Begin
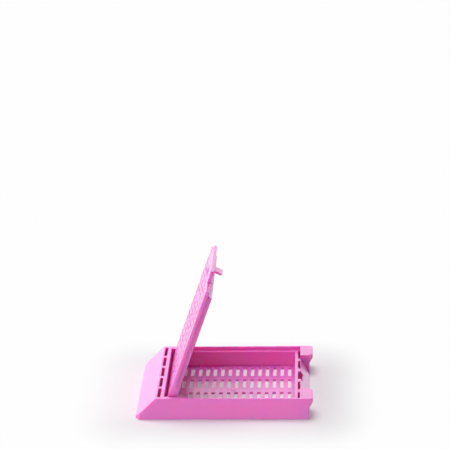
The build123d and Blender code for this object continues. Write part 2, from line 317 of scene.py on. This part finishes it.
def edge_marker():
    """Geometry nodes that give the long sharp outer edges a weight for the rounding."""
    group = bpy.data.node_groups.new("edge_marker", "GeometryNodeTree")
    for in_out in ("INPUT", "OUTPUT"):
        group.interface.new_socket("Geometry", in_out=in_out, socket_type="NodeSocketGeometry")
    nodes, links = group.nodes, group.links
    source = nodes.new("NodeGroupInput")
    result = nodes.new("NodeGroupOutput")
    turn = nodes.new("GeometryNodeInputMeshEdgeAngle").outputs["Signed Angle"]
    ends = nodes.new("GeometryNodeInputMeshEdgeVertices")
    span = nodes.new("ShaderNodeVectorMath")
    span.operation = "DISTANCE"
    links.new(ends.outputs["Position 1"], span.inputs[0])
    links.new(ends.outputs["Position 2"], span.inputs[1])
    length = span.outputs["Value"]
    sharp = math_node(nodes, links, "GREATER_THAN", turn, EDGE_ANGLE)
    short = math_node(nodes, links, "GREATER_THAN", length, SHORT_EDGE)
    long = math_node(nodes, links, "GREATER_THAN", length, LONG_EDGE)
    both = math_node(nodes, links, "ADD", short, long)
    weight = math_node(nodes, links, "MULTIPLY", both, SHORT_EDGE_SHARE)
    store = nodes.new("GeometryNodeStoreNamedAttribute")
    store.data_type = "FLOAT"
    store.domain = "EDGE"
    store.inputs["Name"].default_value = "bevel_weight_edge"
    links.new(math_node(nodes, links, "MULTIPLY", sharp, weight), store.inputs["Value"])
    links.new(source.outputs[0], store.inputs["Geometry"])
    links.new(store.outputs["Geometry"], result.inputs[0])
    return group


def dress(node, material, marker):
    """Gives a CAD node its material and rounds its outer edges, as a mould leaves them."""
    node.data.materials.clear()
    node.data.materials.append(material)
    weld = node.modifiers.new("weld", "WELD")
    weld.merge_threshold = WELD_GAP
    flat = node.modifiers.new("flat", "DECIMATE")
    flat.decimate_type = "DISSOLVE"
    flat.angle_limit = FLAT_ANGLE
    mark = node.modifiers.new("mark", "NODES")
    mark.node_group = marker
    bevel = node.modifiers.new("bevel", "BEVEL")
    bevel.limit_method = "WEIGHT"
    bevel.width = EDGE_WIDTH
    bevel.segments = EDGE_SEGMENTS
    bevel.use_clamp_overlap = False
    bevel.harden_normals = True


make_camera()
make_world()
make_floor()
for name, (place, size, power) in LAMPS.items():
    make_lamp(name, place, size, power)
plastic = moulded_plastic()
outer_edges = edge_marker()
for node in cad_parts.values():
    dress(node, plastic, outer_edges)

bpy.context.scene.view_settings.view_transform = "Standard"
End
▸ **Aim of the exercise**:
Please return the data above exactly as given.

▸ **The answer**:
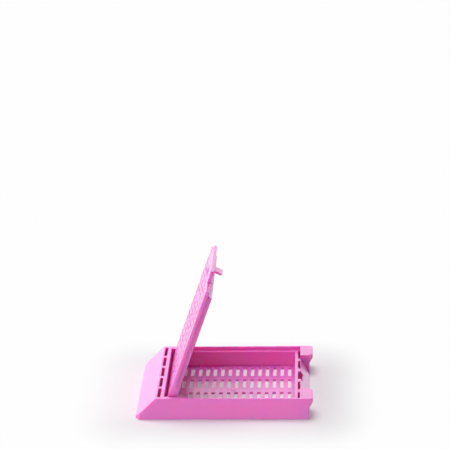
The build123d and Blender code for this object continues. Write part 2, from line 317 of scene.py on. This part finishes it.
def edge_marker():
    """Geometry nodes that give the long sharp outer edges a weight for the rounding."""
    group = bpy.data.node_groups.new("edge_marker", "GeometryNodeTree")
    for in_out in ("INPUT", "OUTPUT"):
        group.interface.new_socket("Geometry", in_out=in_out, socket_type="NodeSocketGeometry")
    nodes, links = group.nodes, group.links
    source = nodes.new("NodeGroupInput")
    result = nodes.new("NodeGroupOutput")
    turn = nodes.new("GeometryNodeInputMeshEdgeAngle").outputs["Signed Angle"]
    ends = nodes.new("GeometryNodeInputMeshEdgeVertices")
    span = nodes.new("ShaderNodeVectorMath")
    span.operation = "DISTANCE"
    links.new(ends.outputs["Position 1"], span.inputs[0])
    links.new(ends.outputs["Position 2"], span.inputs[1])
    length = span.outputs["Value"]
    sharp = math_node(nodes, links, "GREATER_THAN", turn, EDGE_ANGLE)
    short = math_node(nodes, links, "GREATER_THAN", length, SHORT_EDGE)
    long = math_node(nodes, links, "GREATER_THAN", length, LONG_EDGE)
    both = math_node(nodes, links, "ADD", short, long)
    weight = math_node(nodes, links, "MULTIPLY", both, SHORT_EDGE_SHARE)
    store = nodes.new("GeometryNodeStoreNamedAttribute")
    store.data_type = "FLOAT"
    store.domain = "EDGE"
    store.inputs["Name"].default_value = "bevel_weight_edge"
    links.new(math_node(nodes, links, "MULTIPLY", sharp, weight), store.inputs["Value"])
    links.new(source.outputs[0], store.inputs["Geometry"])
    links.new(store.outputs["Geometry"], result.inputs[0])
    return group


def dress(node, material, marker):
    """Gives a CAD node its material and rounds its outer edges, as a mould leaves them."""
    node.data.materials.clear()
    node.data.materials.append(material)
    weld = node.modifiers.new("weld", "WELD")
    weld.merge_threshold = WELD_GAP
    flat = node.modifiers.new("flat", "DECIMATE")
    flat.decimate_type = "DISSOLVE"
    flat.angle_limit = FLAT_ANGLE
    mark = node.modifiers.new("mark", "NODES")
    mark.node_group = marker
    bevel = node.modifiers.new("bevel", "BEVEL")
    bevel.limit_method = "WEIGHT"
    bevel.width = EDGE_WIDTH
    bevel.segments = EDGE_SEGMENTS
    bevel.use_clamp_overlap = False
    bevel.harden_normals = True


make_camera()
make_world()
make_floor()
for name, (place, size, power) in LAMPS.items():
    make_lamp(name, place, size, power)
plastic = moulded_plastic()
outer_edges = edge_marker()
for node in cad_parts.values():
    dress(node, plastic, outer_edges)

bpy.context.scene.view_settings.view_transform = "Standard"